-------- MATERIAL FOR THE TASK --------
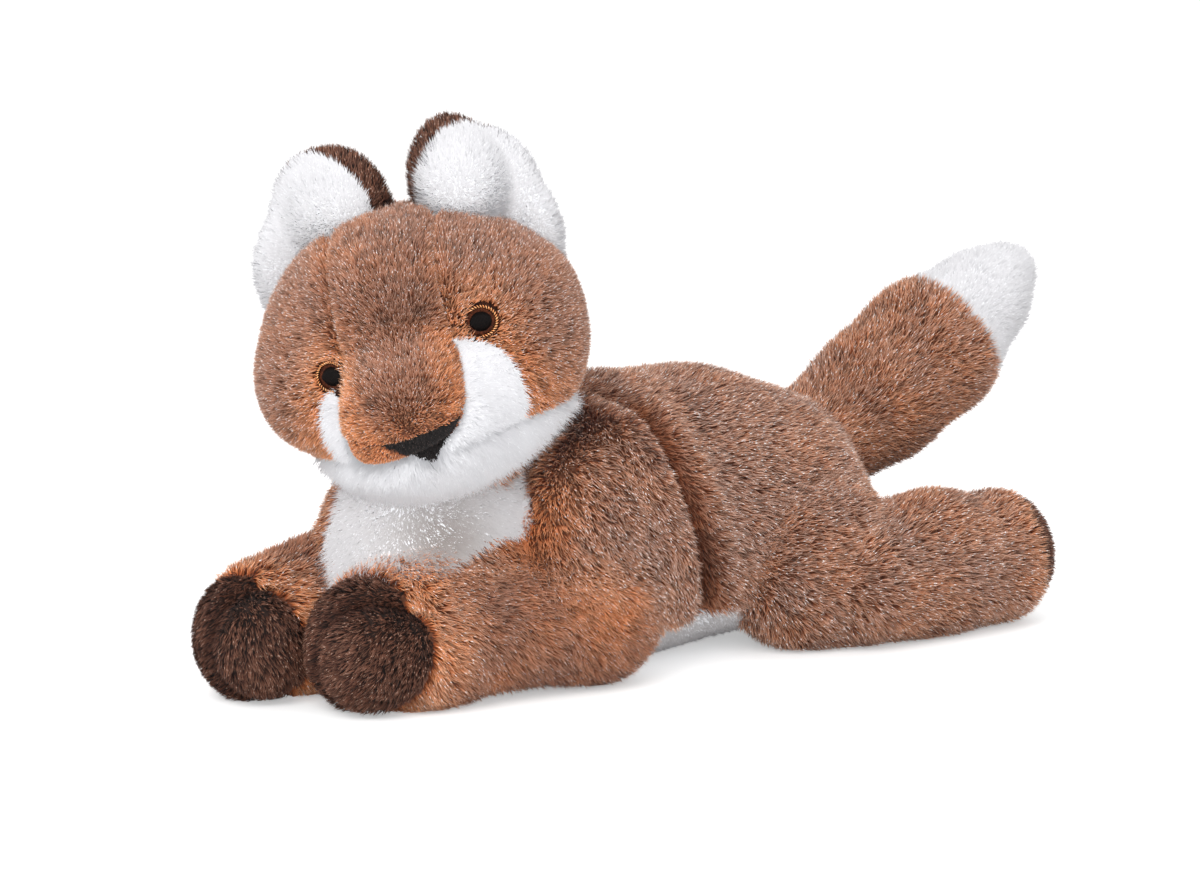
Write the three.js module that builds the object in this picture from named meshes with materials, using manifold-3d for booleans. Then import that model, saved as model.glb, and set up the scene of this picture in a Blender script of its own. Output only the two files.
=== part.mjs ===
// A lying plush fox, about 34 cm long: sewn fabric panels around loose fibre filling.
// Millimetres, +Z up. The fox looks towards -Y, its left side is +X, and it lies on the plane z = 0.
// The origin is on the floor, under the middle of the belly.

import * as THREE from "three";
import { mergeVertices } from "three/addons/utils/BufferGeometryUtils.js";
import Module from "manifold-3d";

const wasm = await Module();
wasm.setup();

// Fabric and seams
const fabric = 4; // thickness of the plush: its backing and the pressed part of its pile
const seamGap = 0.3; // free space along every seam
const fillingDepth = fabric + seamGap; // from the outside of the skin to the filling
const blankMargin = 1.6; // how far neighbours keep from a moving form
const sink = 0.5; // depth by which the resting surfaces are pressed flat

// Neck, where head and trunk meet
const neckPivot = new THREE.Vector3(0, -62, 84);
const neckRadius = 22;
const neckGap = 1; // the ball of fibre turns in its sockets
const headTurn = 20; // degrees either way
const headNod = 8; // degrees either way

// Head: place and turn
const headCentre = new THREE.Vector3(2.5, -79, 126.5);
const headYaw = 44; // degrees towards its left
const headRoll = 14; // degrees, left side up
const headPitch = 3; // degrees, nose down
const faceSkew = 4.5; // degrees by which the face is sewn askew, its left side up

// Ears, in the frame of the head
const earFold = 20; // degrees forwards and backwards
const earRoot = new THREE.Vector3(30, 16, 22);
const earLean = 12; // degrees outwards from upright
const earSkew = -6; // degrees by which the pair of ears leans to the left side
const earSlope = 38; // degrees by which the seam falls outwards

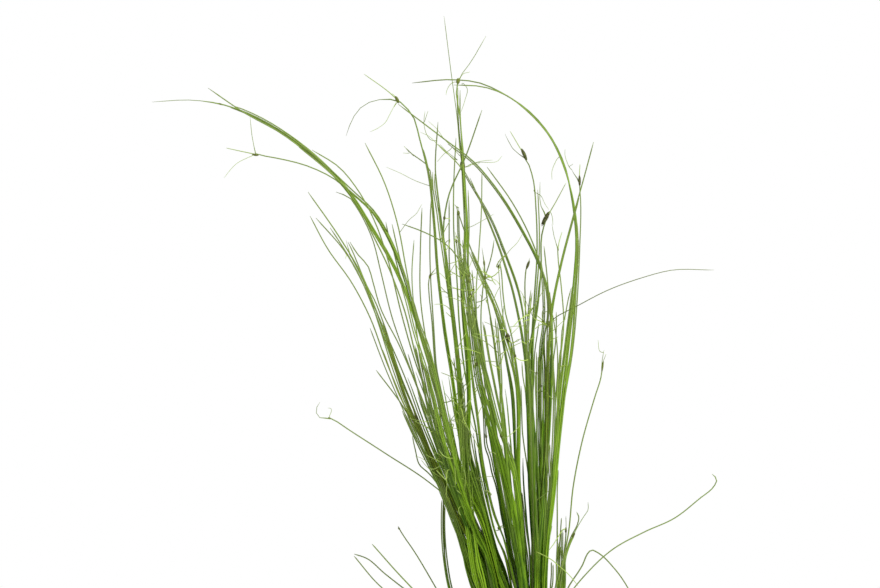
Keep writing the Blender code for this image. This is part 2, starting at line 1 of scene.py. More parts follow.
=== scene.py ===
"""The looks of a potted spikerush: hair-thin green culms with plantlets at their tips, standing in
a plug of stone wool in a small slotted pot. Lengths are in metres, +Z is up, and -Y is the front."""
import json
import math

import bpy
import numpy as np
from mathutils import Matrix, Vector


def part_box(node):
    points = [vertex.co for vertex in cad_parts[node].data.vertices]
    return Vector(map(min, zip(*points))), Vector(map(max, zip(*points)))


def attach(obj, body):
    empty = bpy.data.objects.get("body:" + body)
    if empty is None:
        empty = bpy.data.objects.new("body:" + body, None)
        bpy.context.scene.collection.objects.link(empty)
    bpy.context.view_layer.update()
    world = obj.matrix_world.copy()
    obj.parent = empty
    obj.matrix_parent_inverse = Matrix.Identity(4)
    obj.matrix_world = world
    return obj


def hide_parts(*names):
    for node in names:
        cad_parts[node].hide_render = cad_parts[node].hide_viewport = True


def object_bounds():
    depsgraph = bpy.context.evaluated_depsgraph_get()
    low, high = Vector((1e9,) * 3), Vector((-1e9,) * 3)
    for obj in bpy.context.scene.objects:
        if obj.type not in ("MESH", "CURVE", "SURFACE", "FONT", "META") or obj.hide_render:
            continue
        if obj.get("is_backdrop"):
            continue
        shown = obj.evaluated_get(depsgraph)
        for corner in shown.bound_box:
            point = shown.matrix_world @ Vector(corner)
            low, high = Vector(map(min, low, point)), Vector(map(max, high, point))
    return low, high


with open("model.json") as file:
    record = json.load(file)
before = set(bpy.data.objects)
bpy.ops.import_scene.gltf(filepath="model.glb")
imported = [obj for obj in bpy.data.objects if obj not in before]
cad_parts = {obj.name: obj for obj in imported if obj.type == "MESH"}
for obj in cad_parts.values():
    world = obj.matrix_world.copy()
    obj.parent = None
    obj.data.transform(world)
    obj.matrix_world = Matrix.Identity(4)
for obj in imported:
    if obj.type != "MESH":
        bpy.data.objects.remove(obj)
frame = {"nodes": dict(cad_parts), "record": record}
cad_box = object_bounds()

MM = 0.001

# The pot
# A small tapered net pot, moulded in one shot from black polypropylene: thin walls, a rim rolled over
# outwards, a raised ring to stand on, and eight slots in the wall and in the floor for the roots.
POT_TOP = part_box("pot")[1].z
RIM_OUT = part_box("pot")[1].x
POT_BASE_R = 18.5 * MM
POT_RIM_R = 23.5 * MM
POT_WALL = 1.2 * MM
RIM_DROP = 4 * MM
FOOT_RECESS = 0.4 * MM
CORNER_R = 1.4 * MM
POT_SLOTS = 8
SLOT_WIDTH = 2.4 * MM
SLOT_FOOT, SLOT_TOP = 5 * MM, 30 * MM
FLOOR_SLOT_IN, FLOOR_SLOT_OUT = 7 * MM, 14.9 * MM
COLUMNS_IN_SLOT = 4
COLUMNS_BETWEEN = 10


def grid_faces(rows, columns, closed=True, first=0):
    """The quads of a grid of points, row after row: each joins a point to the next in its row and to
    the two above them. A closed grid joins its last column to its first."""
    row, column = np.meshgrid(np.arange(rows - 1), np.arange(columns - (not closed)), indexing="ij")
    here, right = row * columns + column, row * columns + (column + 1) % columns
    return first + np.stack([here, right, right + columns, here + columns], axis=-1)


def placed(name, data):
    """A new object in the scene."""
    thing = bpy.data.objects.new(name, data)
    bpy.context.scene.collection.objects.link(thing)
    return thing


def new_piece(name, places, faces, material, slot, replaces=(), **marks):
    """A smooth mesh object that rides on the plant. Marks are vectors for each point."""
    mesh = bpy.data.meshes.new(name)
    mesh.from_pydata(places, [], faces)
    mesh.shade_smooth()
    for mark, values in marks.items():
        values = values.astype(np.float32).ravel()
        mesh.attributes.new(mark, "FLOAT_VECTOR", "POINT").data.foreach_set("vector", values)
    mesh.materials.append(material)
    piece = placed(name, mesh)
    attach(piece, "root")
    if replaces:
        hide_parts(*replaces)
    return piece


def shader_node(tree, kind, inputs=(), **settings):
    """Adds a node to a tree: its settings, then each input as a value or as the output to link."""
    node = tree.nodes.new(kind)
    for name, value in settings.items():
        setattr(node, name, value)
    for socket, value in dict(inputs).items():
        if isinstance(value, bpy.types.NodeSocket):
            tree.links.new(value, node.inputs[socket])
        else:
            node.inputs[socket].default_value = value
    return node


def finish_of(name, **constants):
    """A new material with only its Principled BSDF, whose constant sockets are set here."""
    material = bpy.data.materials.new(name)
    material.use_nodes = True
    shader = material.node_tree.nodes["Principled BSDF"]
    for socket, value in constants.items():
        shader.inputs[socket.replace("_", " ")].default_value = value
    return material, material.node_tree, shader


def object_place(tree):
    """The place on the object."""
    return shader_node(tree, "ShaderNodeTexCoord").outputs["Object"]


def marked(tree, name):
    """What the mesh's points are marked with."""
    return shader_node(tree, "ShaderNodeAttribute", attribute_name=name).outputs["Vector"]


def parts(tree, vector):
    """A vector's X, Y and Z."""
    return shader_node(tree, "ShaderNodeSeparateXYZ", {"Vector": vector}).outputs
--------
GOAL
Extract the data exactly as given.

COMPLETED EXERCISE
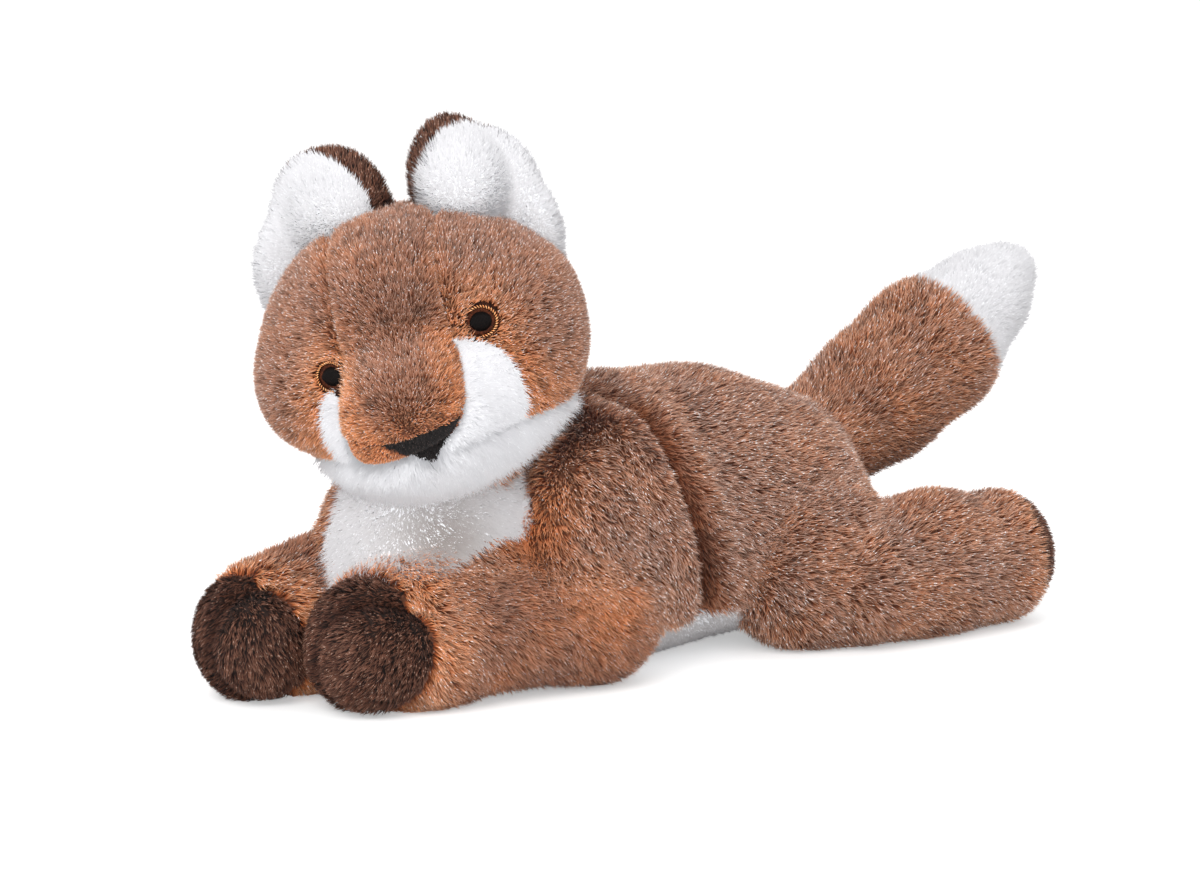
Write the three.js module that builds the object in this picture from named meshes with materials, using manifold-3d for booleans. Then import that model, saved as model.glb, and set up the scene of this picture in a Blender script of its own. Output only the two files.
=== part.mjs ===
// A lying plush fox, about 34 cm long: sewn fabric panels around loose fibre filling.
// Millimetres, +Z up. The fox looks towards -Y, its left side is +X, and it lies on the plane z = 0.
// The origin is on the floor, under the middle of the belly.

import * as THREE from "three";
import { mergeVertices } from "three/addons/utils/BufferGeometryUtils.js";
import Module from "manifold-3d";

const wasm = await Module();
wasm.setup();

// Fabric and seams
const fabric = 4; // thickness of the plush: its backing and the pressed part of its pile
const seamGap = 0.3; // free space along every seam
const fillingDepth = fabric + seamGap; // from the outside of the skin to the filling
const blankMargin = 1.6; // how far neighbours keep from a moving form
const sink = 0.5; // depth by which the resting surfaces are pressed flat

// Neck, where head and trunk meet
const neckPivot = new THREE.Vector3(0, -62, 84);
const neckRadius = 22;
const neckGap = 1; // the ball of fibre turns in its sockets
const headTurn = 20; // degrees either way
const headNod = 8; // degrees either way

// Head: place and turn
const headCentre = new THREE.Vector3(2.5, -79, 126.5);
const headYaw = 44; // degrees towards its left
const headRoll = 14; // degrees, left side up
const headPitch = 3; // degrees, nose down
const faceSkew = 4.5; // degrees by which the face is sewn askew, its left side up

// Ears, in the frame of the head
const earFold = 20; // degrees forwards and backwards
const earRoot = new THREE.Vector3(30, 16, 22);
const earLean = 12; // degrees outwards from upright
const earSkew = -6; // degrees by which the pair of ears leans to the left side
const earSlope = 38; // degrees by which the seam falls outwards

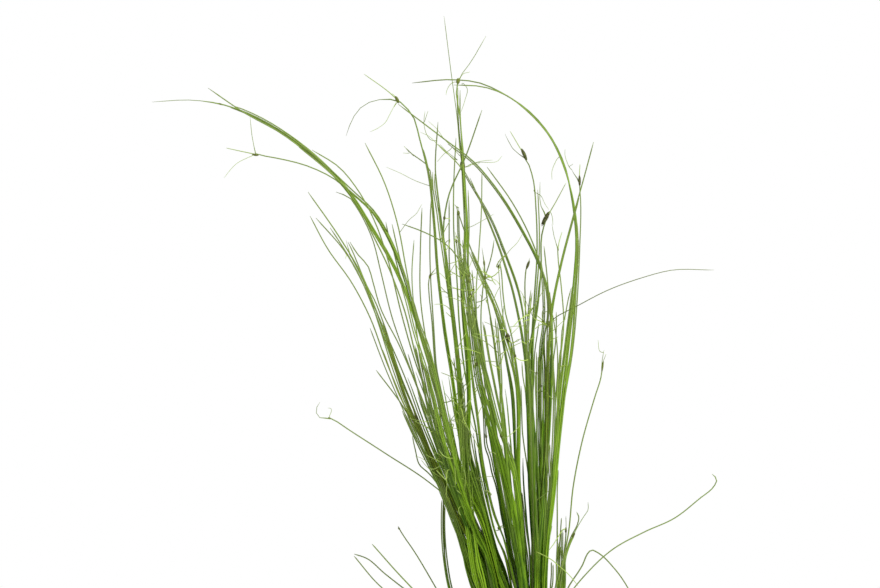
Keep writing the Blender code for this image. This is part 2, starting at line 1 of scene.py. More parts follow.
=== scene.py ===
"""The looks of a potted spikerush: hair-thin green culms with plantlets at their tips, standing in
a plug of stone wool in a small slotted pot. Lengths are in metres, +Z is up, and -Y is the front."""
import json
import math

import bpy
import numpy as np
from mathutils import Matrix, Vector


def part_box(node):
    points = [vertex.co for vertex in cad_parts[node].data.vertices]
    return Vector(map(min, zip(*points))), Vector(map(max, zip(*points)))


def attach(obj, body):
    empty = bpy.data.objects.get("body:" + body)
    if empty is None:
        empty = bpy.data.objects.new("body:" + body, None)
        bpy.context.scene.collection.objects.link(empty)
    bpy.context.view_layer.update()
    world = obj.matrix_world.copy()
    obj.parent = empty
    obj.matrix_parent_inverse = Matrix.Identity(4)
    obj.matrix_world = world
    return obj


def hide_parts(*names):
    for node in names:
        cad_parts[node].hide_render = cad_parts[node].hide_viewport = True


def object_bounds():
    depsgraph = bpy.context.evaluated_depsgraph_get()
    low, high = Vector((1e9,) * 3), Vector((-1e9,) * 3)
    for obj in bpy.context.scene.objects:
        if obj.type not in ("MESH", "CURVE", "SURFACE", "FONT", "META") or obj.hide_render:
            continue
        if obj.get("is_backdrop"):
            continue
        shown = obj.evaluated_get(depsgraph)
        for corner in shown.bound_box:
            point = shown.matrix_world @ Vector(corner)
            low, high = Vector(map(min, low, point)), Vector(map(max, high, point))
    return low, high


with open("model.json") as file:
    record = json.load(file)
before = set(bpy.data.objects)
bpy.ops.import_scene.gltf(filepath="model.glb")
imported = [obj for obj in bpy.data.objects if obj not in before]
cad_parts = {obj.name: obj for obj in imported if obj.type == "MESH"}
for obj in cad_parts.values():
    world = obj.matrix_world.copy()
    obj.parent = None
    obj.data.transform(world)
    obj.matrix_world = Matrix.Identity(4)
for obj in imported:
    if obj.type != "MESH":
        bpy.data.objects.remove(obj)
frame = {"nodes": dict(cad_parts), "record": record}
cad_box = object_bounds()

MM = 0.001

# The pot
# A small tapered net pot, moulded in one shot from black polypropylene: thin walls, a rim rolled over
# outwards, a raised ring to stand on, and eight slots in the wall and in the floor for the roots.
POT_TOP = part_box("pot")[1].z
RIM_OUT = part_box("pot")[1].x
POT_BASE_R = 18.5 * MM
POT_RIM_R = 23.5 * MM
POT_WALL = 1.2 * MM
RIM_DROP = 4 * MM
FOOT_RECESS = 0.4 * MM
CORNER_R = 1.4 * MM
POT_SLOTS = 8
SLOT_WIDTH = 2.4 * MM
SLOT_FOOT, SLOT_TOP = 5 * MM, 30 * MM
FLOOR_SLOT_IN, FLOOR_SLOT_OUT = 7 * MM, 14.9 * MM
COLUMNS_IN_SLOT = 4
COLUMNS_BETWEEN = 10


def grid_faces(rows, columns, closed=True, first=0):
    """The quads of a grid of points, row after row: each joins a point to the next in its row and to
    the two above them. A closed grid joins its last column to its first."""
    row, column = np.meshgrid(np.arange(rows - 1), np.arange(columns - (not closed)), indexing="ij")
    here, right = row * columns + column, row * columns + (column + 1) % columns
    return first + np.stack([here, right, right + columns, here + columns], axis=-1)


def placed(name, data):
    """A new object in the scene."""
    thing = bpy.data.objects.new(name, data)
    bpy.context.scene.collection.objects.link(thing)
    return thing


def new_piece(name, places, faces, material, slot, replaces=(), **marks):
    """A smooth mesh object that rides on the plant. Marks are vectors for each point."""
    mesh = bpy.data.meshes.new(name)
    mesh.from_pydata(places, [], faces)
    mesh.shade_smooth()
    for mark, values in marks.items():
        values = values.astype(np.float32).ravel()
        mesh.attributes.new(mark, "FLOAT_VECTOR", "POINT").data.foreach_set("vector", values)
    mesh.materials.append(material)
    piece = placed(name, mesh)
    attach(piece, "root")
    if replaces:
        hide_parts(*replaces)
    return piece


def shader_node(tree, kind, inputs=(), **settings):
    """Adds a node to a tree: its settings, then each input as a value or as the output to link."""
    node = tree.nodes.new(kind)
    for name, value in settings.items():
        setattr(node, name, value)
    for socket, value in dict(inputs).items():
        if isinstance(value, bpy.types.NodeSocket):
            tree.links.new(value, node.inputs[socket])
        else:
            node.inputs[socket].default_value = value
    return node


def finish_of(name, **constants):
    """A new material with only its Principled BSDF, whose constant sockets are set here."""
    material = bpy.data.materials.new(name)
    material.use_nodes = True
    shader = material.node_tree.nodes["Principled BSDF"]
    for socket, value in constants.items():
        shader.inputs[socket.replace("_", " ")].default_value = value
    return material, material.node_tree, shader


def object_place(tree):
    """The place on the object."""
    return shader_node(tree, "ShaderNodeTexCoord").outputs["Object"]


def marked(tree, name):
    """What the mesh's points are marked with."""
    return shader_node(tree, "ShaderNodeAttribute", attribute_name=name).outputs["Vector"]


def parts(tree, vector):
    """A vector's X, Y and Z."""
    return shader_node(tree, "ShaderNodeSeparateXYZ", {"Vector": vector}).outputs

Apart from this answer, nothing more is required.